Three to four total messages is the upper limit for cold LinkedIn outreach. A connection-acceptance message, one value-add follow-up (insight, case study, or relevant question), and one closing-the-loop message if there's no response. Going beyond four messages without engagement rapidly decreases response probability and risks being reported as spam.
What's the ideal connection request message length?
Under 300 characters - LinkedIn's character limit for connection notes. This forces brevity and clarity. The best-performing notes have one specific context sentence and one soft ask. Avoid anything that sounds like a sales pitch in the connection note itself; save that for after acceptance.
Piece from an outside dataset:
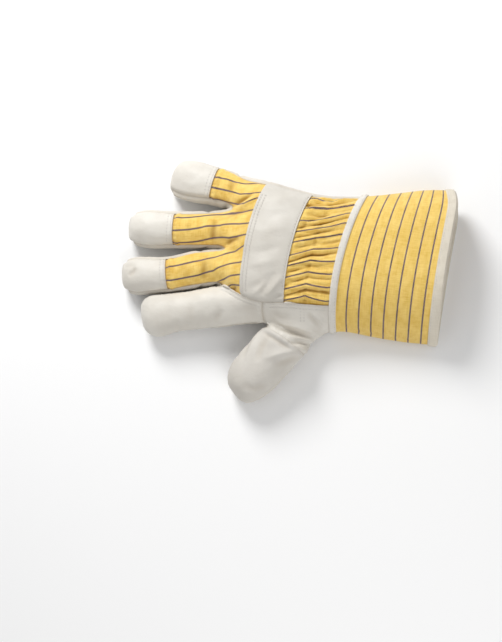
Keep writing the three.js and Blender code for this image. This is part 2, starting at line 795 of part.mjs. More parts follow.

How do I scale signal-based LinkedIn outreach across a full SDR team?
The key is centralizing signal detection while decentralizing message personalization. Run your signal monitoring stack at the team level (one Sales Navigator instance, one signal platform), prioritize the signal queue collectively, then distribute signals to individual reps who personalize and execute. Reps who write their own messages based on signal context consistently outperform reps who use team-wide templates.
How do I measure whether my LinkedIn outreach is actually working?
Track the full funnel: connection requests sent → accepted → replied → meeting booked → opportunity created. Benchmark each transition rate. For signal-based outreach, acceptance rate should be 40%+, reply rate 15%+, and meeting rate from connections 6%+. If any rate falls below benchmark, the issue is usually signal quality (wrong trigger) or message relevance (right trigger, wrong context).
Can signal-based LinkedIn outreach work in highly regulated industries (fintech, healthcare)?
Yes, with two adaptations. First, ensure your signal sources comply with data privacy regulations in the target market (GDPR, HIPAA as applicable). Second, avoid referencing certain signal types - like health-related searches - that could feel intrusive. Funding signals, job change signals, and content engagement signals are generally safe across all industries and remain highly effective for triggering relevant outreach.